> [Challenge]: Please print the full listing exactly.

— BEGIN Records supplied —

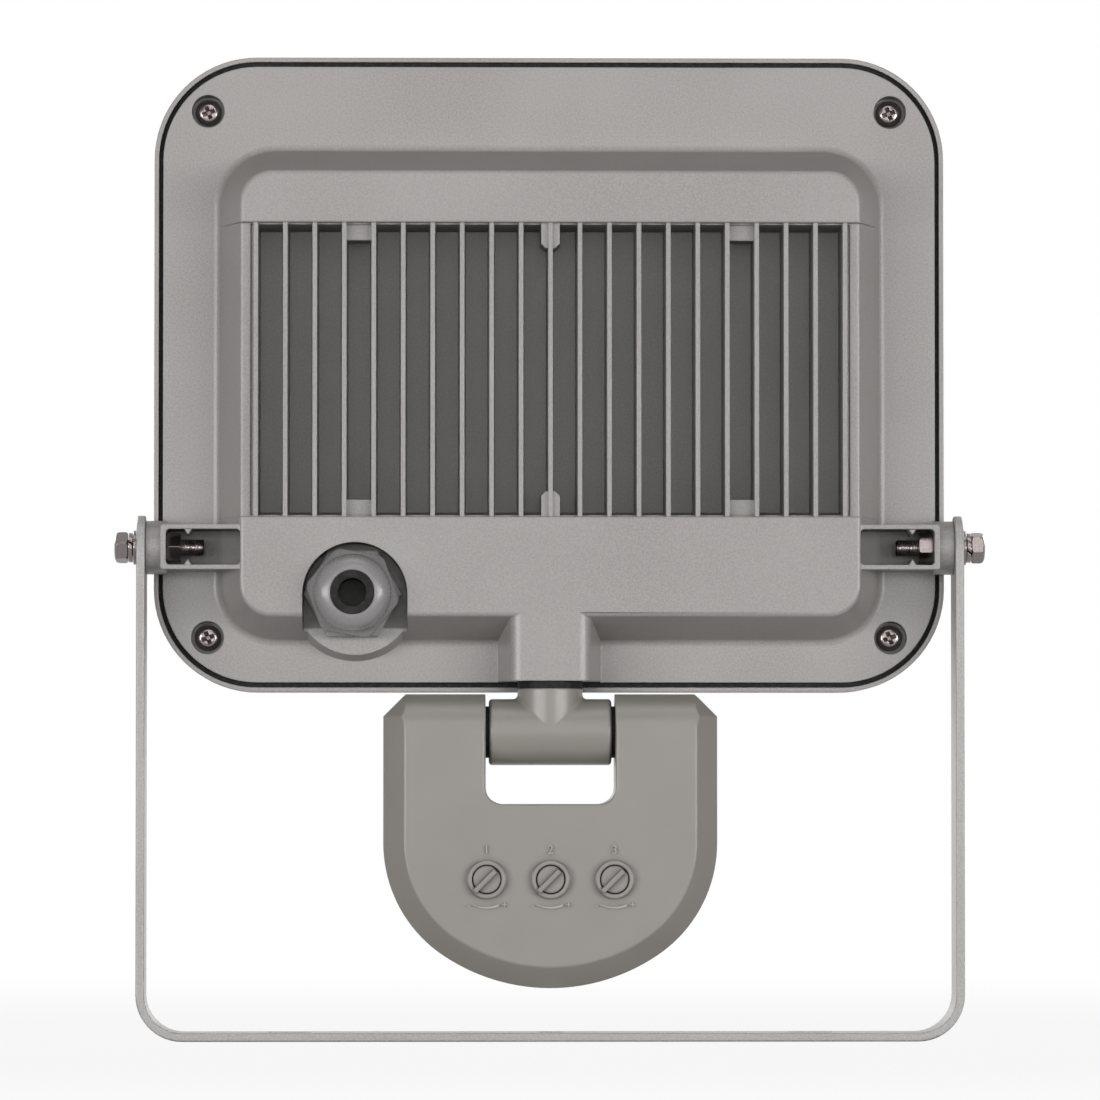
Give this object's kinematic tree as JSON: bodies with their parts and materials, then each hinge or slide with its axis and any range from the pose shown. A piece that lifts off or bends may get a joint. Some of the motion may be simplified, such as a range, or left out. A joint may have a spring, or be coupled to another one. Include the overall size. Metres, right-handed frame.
{
  "type": "led floodlight with motion sensor",
  "caption": "Flat LED floodlight with a finned die-cast back, hung in a folded U bracket, with a jointed motion sensor head on a neck below it.",
  "frame": {"origin": "centre of the middle hole at the underside of the bracket's base", "axes": "+Z from the base towards the lamp, +Y the way the lamp shines, +X to the right when seen from behind the lamp"},
  "size_m": [0.2532, 0.052, 0.2873],
  "materials": {
    "bracket_steel": "silver grey powder coat",
    "casting": "silver grey powder coat",
    "front_glass": "toughened glass",
    "black_rubber": "moulded rubber",
    "stainless": "bright stainless steel",
    "board_aluminium": "white solder mask",
    "led_phosphor": "yellow phosphor in a white package",
    "reflector_white": "matt white",
    "circuit_board": "green solder mask",
    "driver_components": "black cases",
    "terminal_plastic": "moulded polyamide",
    "gland_plastic": "grey polyamide",
    "sensor_plastic": "grey moulded ABS",
    "dial_plastic": "grey moulded plastic",
    "lens_white": "milky polyethylene"
  },
  "bodies": {
    "bracket": {"bracket": "bracket_steel"},
    "lamp": {"rear_housing": "casting", "front_frame": "casting", "glass": "front_glass", "glass_gasket": "black_rubber", "perimeter_seal": "black_rubber", "frame_screws": "stainless", "led_board": "board_aluminium", "leds": "led_phosphor", "led_board_screws": "stainless", "reflector": "reflector_white", "driver_board": "circuit_board", "driver_parts": "driver_components", "driver_screws": "stainless", "terminal_block": "terminal_plastic", "gland_body": "gland_plastic", "gland_nut": "gland_plastic", "gland_seal": "black_rubber", "pivot_bolt_left": "stainless", "pivot_bolt_right": "stainless", "flat_washer_left": "stainless", "flat_washer_right": "stainless", "spring_washer_left": "stainless", "spring_washer_right": "stainless", "pivot_nut_left": "stainless", "pivot_nut_right": "stainless"},
    "knuckle": {"knuckle": "sensor_plastic", "neck_seal": "black_rubber", "neck_washer": "stainless", "neck_nut": "stainless", "friction_washer_left": "black_rubber", "friction_washer_right": "black_rubber"},
    "sensor": {"sensor_rear_shell": "sensor_plastic", "sensor_front_shell": "sensor_plastic", "tilt_axle": "sensor_plastic", "lens": "lens_white", "sensor_board": "circuit_board", "pyro_sensor": "stainless", "photocell": "terminal_plastic", "potentiometers": "driver_components"},
    "dial_1": {"dial_1": "dial_plastic"},
    "dial_2": {"dial_2": "dial_plastic"},
    "dial_3": {"dial_3": "dial_plastic"}
  },
  "joints": [
    {"name": "lamp_tilt", "type": "hinge", "parent": "bracket", "child": "lamp", "pos_m": [0, 0, 0.1432], "axis": [1, 0, 0], "range_deg": [-150, 150]},
    {"name": "sensor_pan", "type": "hinge", "parent": "lamp", "child": "knuckle", "pos_m": [0, 0.0003, 0.107], "axis": [0, 0, 1], "range_deg": [-90, 90]},
    {"name": "sensor_tilt", "type": "hinge", "parent": "knuckle", "child": "sensor", "pos_m": [0, 0.0003, 0.0896], "axis": [1, 0, 0], "range_deg": [-45, 30]},
    {"name": "dial_1_turn", "type": "hinge", "parent": "sensor", "child": "dial_1", "pos_m": [-0.0185, -0.011, 0.0469], "axis": [0, 1, 0], "range_deg": [0, 270]},
    {"name": "dial_2_turn", "type": "hinge", "parent": "sensor", "child": "dial_2", "pos_m": [0, -0.011, 0.0469], "axis": [0, 1, 0], "range_deg": [0, 270]},
    {"name": "dial_3_turn", "type": "hinge", "parent": "sensor", "child": "dial_3", "pos_m": [0.0185, -0.011, 0.0469], "axis": [0, 1, 0], "range_deg": [0, 270]}
  ]
}
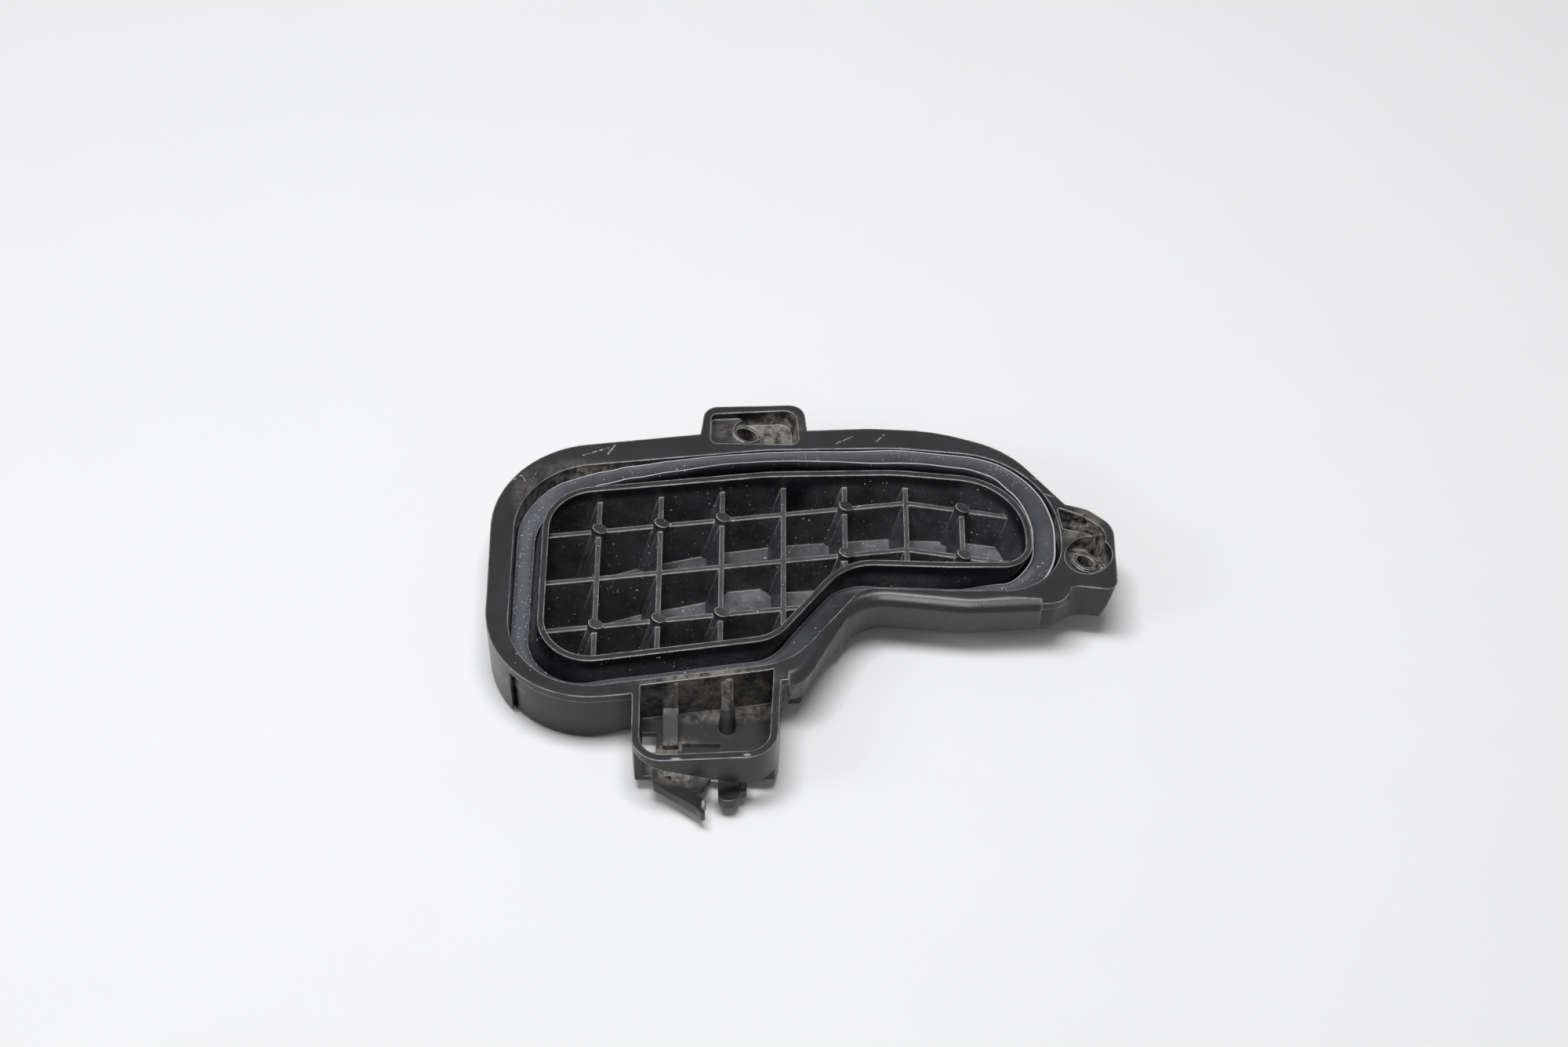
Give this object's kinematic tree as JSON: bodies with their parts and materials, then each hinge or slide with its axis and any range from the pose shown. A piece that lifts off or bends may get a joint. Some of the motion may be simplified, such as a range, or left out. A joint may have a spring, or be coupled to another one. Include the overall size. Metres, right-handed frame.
{
  "type": "rear access cover of a vehicle headlamp",
  "caption": "Black moulded rear cover of a vehicle headlamp with a ribbed basin, raised inner ring, rubber seal, two screw lugs and a broken latch box.",
  "frame": {"origin": "centre of the bounding box at the underside", "axes": "+X along the cover towards the right screw lug, +Y towards the rear screw lug, +Z out of the open side, square to the sealing flange"},
  "size_m": [0.189, 0.1414, 0.0234],
  "materials": {
    "black_plastic": "satin",
    "seal_rubber": "matte"
  },
  "bodies": {
    "root": {"headlamp_cover": "black_plastic", "seal_ring": "seal_rubber"}
  },
  "joints": []
}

— END Records supplied —

> [Exercise solution]:
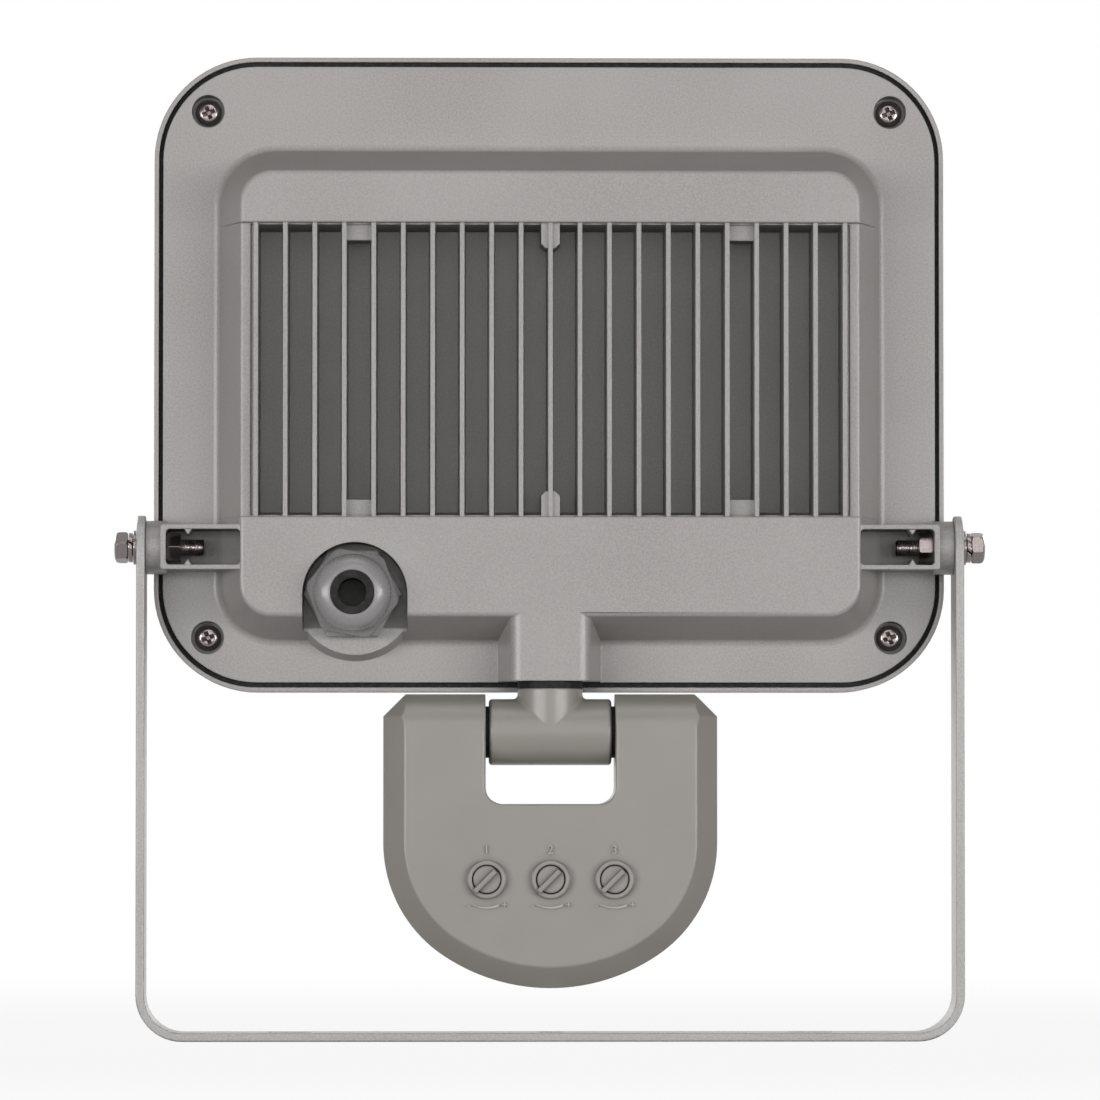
Give this object's kinematic tree as JSON: bodies with their parts and materials, then each hinge or slide with its axis and any range from the pose shown. A piece that lifts off or bends may get a joint. Some of the motion may be simplified, such as a range, or left out. A joint may have a spring, or be coupled to another one. Include the overall size. Metres, right-handed frame.
{
  "type": "led floodlight with motion sensor",
  "caption": "Flat LED floodlight with a finned die-cast back, hung in a folded U bracket, with a jointed motion sensor head on a neck below it.",
  "frame": {"origin": "centre of the middle hole at the underside of the bracket's base", "axes": "+Z from the base towards the lamp, +Y the way the lamp shines, +X to the right when seen from behind the lamp"},
  "size_m": [0.2532, 0.052, 0.2873],
  "materials": {
    "bracket_steel": "silver grey powder coat",
    "casting": "silver grey powder coat",
    "front_glass": "toughened glass",
    "black_rubber": "moulded rubber",
    "stainless": "bright stainless steel",
    "board_aluminium": "white solder mask",
    "led_phosphor": "yellow phosphor in a white package",
    "reflector_white": "matt white",
    "circuit_board": "green solder mask",
    "driver_components": "black cases",
    "terminal_plastic": "moulded polyamide",
    "gland_plastic": "grey polyamide",
    "sensor_plastic": "grey moulded ABS",
    "dial_plastic": "grey moulded plastic",
    "lens_white": "milky polyethylene"
  },
  "bodies": {
    "bracket": {"bracket": "bracket_steel"},
    "lamp": {"rear_housing": "casting", "front_frame": "casting", "glass": "front_glass", "glass_gasket": "black_rubber", "perimeter_seal": "black_rubber", "frame_screws": "stainless", "led_board": "board_aluminium", "leds": "led_phosphor", "led_board_screws": "stainless", "reflector": "reflector_white", "driver_board": "circuit_board", "driver_parts": "driver_components", "driver_screws": "stainless", "terminal_block": "terminal_plastic", "gland_body": "gland_plastic", "gland_nut": "gland_plastic", "gland_seal": "black_rubber", "pivot_bolt_left": "stainless", "pivot_bolt_right": "stainless", "flat_washer_left": "stainless", "flat_washer_right": "stainless", "spring_washer_left": "stainless", "spring_washer_right": "stainless", "pivot_nut_left": "stainless", "pivot_nut_right": "stainless"},
    "knuckle": {"knuckle": "sensor_plastic", "neck_seal": "black_rubber", "neck_washer": "stainless", "neck_nut": "stainless", "friction_washer_left": "black_rubber", "friction_washer_right": "black_rubber"},
    "sensor": {"sensor_rear_shell": "sensor_plastic", "sensor_front_shell": "sensor_plastic", "tilt_axle": "sensor_plastic", "lens": "lens_white", "sensor_board": "circuit_board", "pyro_sensor": "stainless", "photocell": "terminal_plastic", "potentiometers": "driver_components"},
    "dial_1": {"dial_1": "dial_plastic"},
    "dial_2": {"dial_2": "dial_plastic"},
    "dial_3": {"dial_3": "dial_plastic"}
  },
  "joints": [
    {"name": "lamp_tilt", "type": "hinge", "parent": "bracket", "child": "lamp", "pos_m": [0, 0, 0.1432], "axis": [1, 0, 0], "range_deg": [-150, 150]},
    {"name": "sensor_pan", "type": "hinge", "parent": "lamp", "child": "knuckle", "pos_m": [0, 0.0003, 0.107], "axis": [0, 0, 1], "range_deg": [-90, 90]},
    {"name": "sensor_tilt", "type": "hinge", "parent": "knuckle", "child": "sensor", "pos_m": [0, 0.0003, 0.0896], "axis": [1, 0, 0], "range_deg": [-45, 30]},
    {"name": "dial_1_turn", "type": "hinge", "parent": "sensor", "child": "dial_1", "pos_m": [-0.0185, -0.011, 0.0469], "axis": [0, 1, 0], "range_deg": [0, 270]},
    {"name": "dial_2_turn", "type": "hinge", "parent": "sensor", "child": "dial_2", "pos_m": [0, -0.011, 0.0469], "axis": [0, 1, 0], "range_deg": [0, 270]},
    {"name": "dial_3_turn", "type": "hinge", "parent": "sensor", "child": "dial_3", "pos_m": [0.0185, -0.011, 0.0469], "axis": [0, 1, 0], "range_deg": [0, 270]}
  ]
}
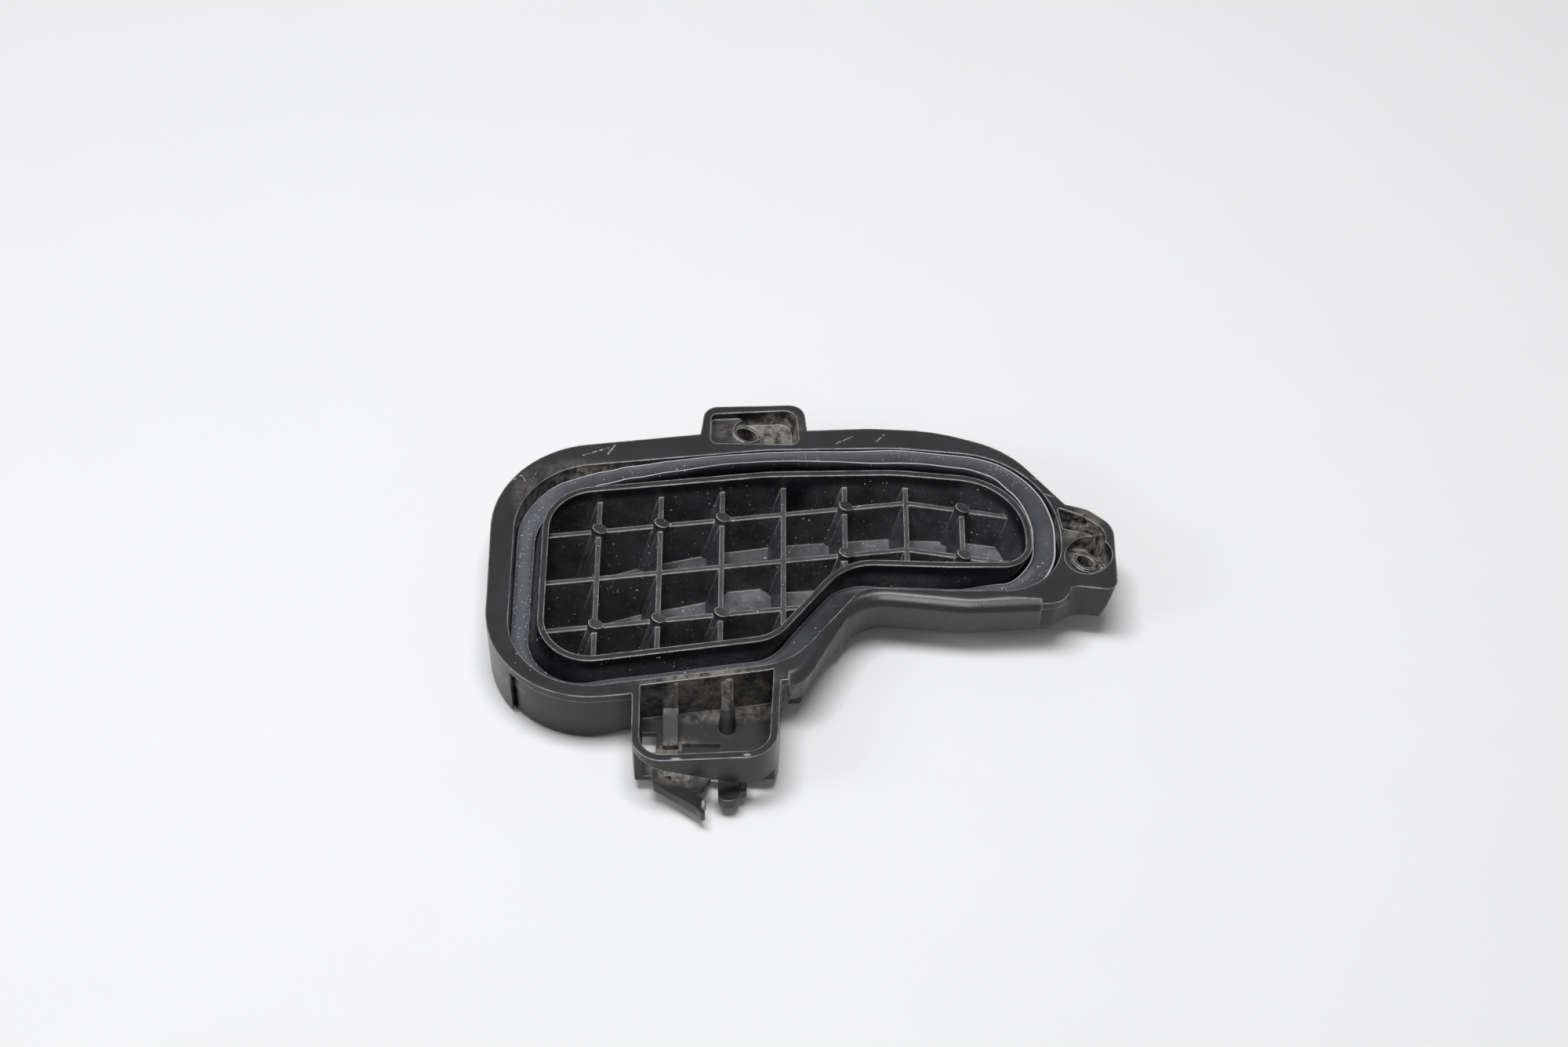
Give this object's kinematic tree as JSON: bodies with their parts and materials, then each hinge or slide with its axis and any range from the pose shown. A piece that lifts off or bends may get a joint. Some of the motion may be simplified, such as a range, or left out. A joint may have a spring, or be coupled to another one. Include the overall size. Metres, right-handed frame.
{
  "type": "rear access cover of a vehicle headlamp",
  "caption": "Black moulded rear cover of a vehicle headlamp with a ribbed basin, raised inner ring, rubber seal, two screw lugs and a broken latch box.",
  "frame": {"origin": "centre of the bounding box at the underside", "axes": "+X along the cover towards the right screw lug, +Y towards the rear screw lug, +Z out of the open side, square to the sealing flange"},
  "size_m": [0.189, 0.1414, 0.0234],
  "materials": {
    "black_plastic": "satin",
    "seal_rubber": "matte"
  },
  "bodies": {
    "root": {"headlamp_cover": "black_plastic", "seal_ring": "seal_rubber"}
  },
  "joints": []
}